Quite a few years ago, I bought an old 19th-century boys’ adventure book, On the Banks of the Amazon by W. H. G. Kingston. In reading it, I was struck by its combination of adventure, interesting information about plants, animals and natives of the area, and engraved illustrations. As a result, I put together a small collection of these books from the late 19th and early 20th centuries, trying to find ones in the Our Boys’ Select Library edition of the first one. (In case you’re wondering why there is a ship and a lion on the cover of a book about the Rockies, they all have the same cover.) I intended to read them all but never got to any of the others. Then when we moved to Washington, they got lost.
That was four years ago, and a few months ago my husband finally unearthed them from an unpacked box of his books. He brought In the Rocky Mountains up to show me, and I decided to read it.
Before the action of this book, Ralph and his sister Clarise were on their way west with their parents to start a new life, but both their parents died en route. Their wagon train was rescued by a group of men, and one of them turned out to be their Uncle Jeff, who had gone west years before and not been heard of again. Now, Ralph and Clarice, Clarice’s servant Rachel, and Uncle Jeff and his men live on a commodious ranch in the foothills of the Rockies, and Uncle Jeff and his men help supply settlers coming through the nearby pass.
A friendly native named Winnemak comes to warn them that a large band of “Arapahas” (by which I assume he means Arapahos) and Apaches have banded together (did they ever, I wonder) and plan to attack their compound. At first, Uncle Jeff is unworried, but the ranchers, along with a small group of cavalry, are overcome and must flee into the wilderness.
Most of this action is designed to lead us to Yellowstone, for the pass to the fort is overtaken by the enemy, so Ralph and his companions must go north, where they end up stranded for the winter in Yellowstone Valley. This leads us into descriptions of the wonders of Yellowstone.

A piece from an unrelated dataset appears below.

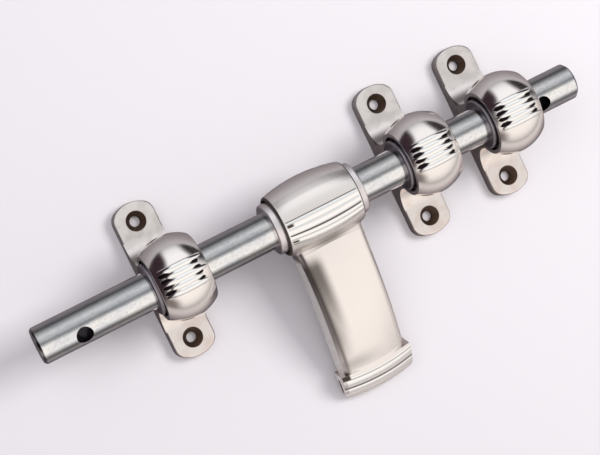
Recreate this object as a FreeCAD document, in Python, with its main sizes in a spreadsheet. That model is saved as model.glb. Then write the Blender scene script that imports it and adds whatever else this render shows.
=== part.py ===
import FreeCAD, Part
import math
import os
import Sketcher

# Sliding door bolt: a round bolt slides and turns in three cast ball brackets and is worked by a
# cast handle. X runs along the bolt towards the keeper, Y across the door, Z out from the door.
# The origin is the middle of the left bracket's back face. Lengths are in mm, angles in degrees.

SIZES = [
    ("rod_length", 254, "bolt rod, end to end"),
    ("rod_diameter", 16, "bolt rod"),
    ("rod_chamfer", 1.0, "bevel on both ends of the rod"),
    ("rod_tail", 61, "rod's left end beyond the left bracket's screws"),
    ("tail_hole_inset", 18.5, "padlock hole from the rod's left end"),
    ("nose_hole_inset", 18.3, "padlock hole from the rod's right end"),
    ("lock_hole_diameter", 7.2, "padlock holes through the rod"),
    ("lock_hole_turn", 11.5, "padlock holes turned from the handle's face"),
    ("axis_height", 27.5, "rod axis above the door"),
    ("tip_lift", 0.1, "handle tip above the door when it hangs down"),
    ("middle_bracket_station", 117, "middle bracket's screws from the left bracket's"),
    ("keeper_bracket_station", 158, "keeper bracket's screws from the left bracket's"),
    ("handle_station", 65, "middle of the handle from the left bracket's screws"),
    ("lug_width", 18.5, "bracket plate along the rod"),
    ("lug_thickness", 5.5, "bracket plate"),
    ("lug_reach", 8.2, "plate end beyond a screw hole's centre"),
    ("lug_end_radius", 13, "flattened curve of a plate end"),
    ("lug_corner_radius", 5.5, "corners of a plate end"),
    ("lug_edge_radius", 0.9, "rounded top edge of the plate"),
    ("screw_spacing", 54, "the two screw holes of a bracket"),
    ("screw_hole_diameter", 4.6, "screw holes"),
    ("countersink_diameter", 8.8, "mouth of a screw hole"),
    ("countersink_depth", 3.2, "cone of a screw hole"),
    ("neck_foot_reach", 20.5, "where the plate begins to sweep up into the neck"),
    ("neck_sweep_radius", 10, "hollow curve between plate and neck"),
    ("ball_diameter", 36, "bracket ball"),
    ("ball_length", 22, "bracket ball between its flat ends"),
    ("ball_rim_radius", 1.2, "rounded rim of the ball's flat ends"),
    ("end_dish_diameter", 25.2, "sunk ring in each end of a ball"),
    ("end_dish_depth", 1.6, "depth of that ring"),
    ("flute_pitch", 2.45, "from one flute of a ball to the next"),
    ("flute_round_radius", 1.65, "cross curve of a flute"),
    ("flute_rise", 0.6, "crest of a flute above the ball"),
    ("long_flute_arc_radius", 15.9, "lengthwise curve of the long flutes' crests"),
    ("short_flute_arc_radius", 13.6, "lengthwise curve of the short flutes' crests"),
    ("flute_half_sweep", 40, "half angle of a flute's lengthwise curve"),
    ("running_clearance", 0.05, "radial play of rod and bushes"),
    ("bush_wall", 1.6, "bush between rod and bore"),
    ("bush_sleeve_length", 8, "bush inside its bore"),
    ("bush_flange_diameter", 22.4, "collar ring of a bush"),
    ("bush_flange_thickness", 3.2, "collar ring of a bush along the rod, tail side"),
    ("nose_flange_thickness", 1.8, "collar ring of a bush along the rod, nose side"),
    ("bush_lip_radius", 0.8, "rounded lip of a collar ring"),
    ("bush_end_float", 0.1, "play between a bush's collar and its seat"),
    ("seat_clearance", 0.02, "radial play of pieces fixed in the handle"),
    ("barrel_length", 35.4, "handle barrel along the rod"),
    ("barrel_diameter", 31.2, "handle barrel at its middle"),
    ("barrel_end_diameter", 26.4, "handle barrel at its ends"),
    ("barrel_rim_radius", 0.8, "rounded rim of the barrel's ends"),
    ("barrel_dish_diameter", 24.2, "sunk ring in each end of the barrel"),
    ("barrel_dish_depth", 1.2, "depth of that ring"),
    ("collar_flange_thickness", 4.4, "collar ring of the handle along the rod"),
    ("rib_line_turn", 4.7, "line between the two pairs of ribs from the handle's face"),
    ("rib_line_gap", 0.6, "angle left free on each side of that line"),
    ("upper_rib_pitch", 12, "angle between the two upper ribs"),
    ("lower_rib_pitch", 8.6, "angle between the two lower ribs"),
    ("upper_rib_radius", 3, "cross curve of an upper rib"),
    ("lower_rib_radius", 1.8, "cross curve of a lower rib"),
    ("rib_rise", 0.45, "crest of a rib above the barrel"),
    ("rib_end_inset", 1.0, "rib ends from the barrel's ends"),
    ("grip_root", 4, "start of the grip, inside the barrel, from the rod axis"),
    ("grip_set_in", 2.8, "grip's sides from the barrel's ends"),
    ("grip_root_flare", 1.4, "extra half-width of the grip at its root"),
    ("grip_draft", 0.4, "extra half-width along the grip's back edges"),
    ("grip_root_height", 8.6, "grip face above the rod axis at its root"),
    ("grip_end_height", 10.3, "grip face above the rod axis at its end"),
    ("grip_face_bow", 5, "bow of the grip's face along its length"),
    ("grip_back_bow", 1.8, "bow of the grip's back edges along their length"),
    ("grip_crown_radius", 42, "crown across the grip's face"),
    ("grip_corner_radius", 4.2, "rounded long edges of the grip's face"),
    ("grip_wall", 2.5, "wall of the hollow grip"),
    ("saddle_radius", 1.5, "hollow curve from the barrel into the grip"),
    ("tip_reach", 86.2, "handle tip from the rod axis"),
    ("tip_length", 12.7, "ribbed tip beyond the grip's bowed face"),
    ("tip_overhang", 1.9, "tip's sides beyond the grip's"),
    ("tip_slope", 15, "fall of the ribbed tip from the grip's length"),
    ("tip_end_radius", 92, "bulge of the tip's end"),
    ("tip_corner_radius", 3.4, "corners of the tip's end"),
    ("tip_crown_radius", 62, "crown across the ribbed tip"),
    ("tip_block_height", 14, "cast height of the tip before its crown"),
    ("small_rib_width", 1.5, "first rib across the tip"),
    ("small_rib_radius", 1.0, "cross curve of the first rib"),
    ("wide_rib_width", 4.7, "second rib across the tip"),
    ("wide_rib_radius", 6, "cross curve of the second rib"),
    ("last_rib_width", 3.4, "third rib across the tip"),
    ("last_rib_radius", 3.4, "cross curve of the third rib"),
    ("tip_step", 0.5, "fall from one rib of the tip to the next"),
    ("tip_lip_drop", 5, "fall of the rounded lip below the third rib"),
    ("tip_lip_radius", 5, "rounded lip below the third rib"),
    ("tip_crown_sweep", 60, "angle swept by the tip's crown"),
    ("tip_wall", 3, "walls round the tip's hollow"),
    ("tip_hollow_height", 3.9, "roof of the tip's hollow above the rod axis"),
    ("tip_slot_inset", 7.6, "slots in the tip's sides from its end"),
    ("tip_slot_height", 2.4, "slots in the tip's sides, their height and middle"),
    ("tip_slot_length", 6.8, "slots in the tip's sides"),
    ("grub_screw_diameter", 6, "screw that holds the handle on the rod"),
    ("grub_screw_length", 7, "screw that holds the handle on the rod"),
    ("grub_point_depth", 0.5, "seat of the screw's point in the rod"),
    ("grub_point_bevel", 0.9, "bevel of the screw's point"),
    ("grub_socket_width", 3, "hexagon socket of the screw, across its flats"),
    ("grub_socket_depth", 3, "hexagon socket of the screw"),
]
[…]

This novel was published in 1901, a good 20 years after the other one I read, and I fear it isn’t quite as good. For one thing, although I try not to judge books by their times, there is a good deal more judgmental treatment of the indigenous peoples than in the book about the Amazon even though it is mixed with having some “good” native characters (which is of course defined by their friendliness to the “harmless” whites). It also expresses an uncritical affirmation of Manifest Destiny, containing a statement (sorry, I didn’t mark the passage to be able to quote directly) that the white men were doing nothing more than trying to get themselves some land when viciously attacked by the natives.
Okay, so maybe all that is to be expected, as well as the stereotypical treatment of the African-American servant and the Irish and German soldiers. On the other hand, the friendly natives express themselves in fluent and educated English, which is surprising for this book, with the exception of saying “Ugh!” as a greeting. (Did they really do that, do you think?)
A fairly minor error is made in illustrating and naming various deer Ralph sees. He talks about seeing wapiti, which is another name for elk, but the illustration is more like a standard deer. Then he clearly describes and illustrates a moose but calls it an elk. Oh dear. As far as I know, those names are not interchangeable. (A friend tells me now that this may be a mismatch between American names for these animals and British ones; however, the book is set in the U. S., so I think it should use the American names.)
I think the thing that for me interfered most with this adventure was a strong Christian message that comes through especially at the end. Ralph and Clarice convert Winnemak from his wicked ways, with no acknowledgment that these peoples have their own beliefs and religion that are just as valid, and Winnemak becomes a missionary. Ugh, as they (don’t) say. I can only suspect that as Kingston got older, he felt compelled to add a moral message. I don’t remember anything like that in On the Banks of the Amazon and I hope I don’t see it in the others, which I still intend to read.
I wrote my review a few months ago, and since then I read an old copy of Walter Scott’s The Talisman, also marketed as a boys’ book and published in 1907. I was really interested to notice in the advertising pages at the back of the book a title In the Heart of the Rockies by G. A. Henty, which appears to have at least a partially identical plot to W. H. G. Kingston’s book only calls its hero Tom instead of Ralph. I looked to see if the names were pseudonyms of the same writer, and they were not. The Kingston book was published a few years before the Henty book, so I’m wondering if a little plagiarism wasn’t going on.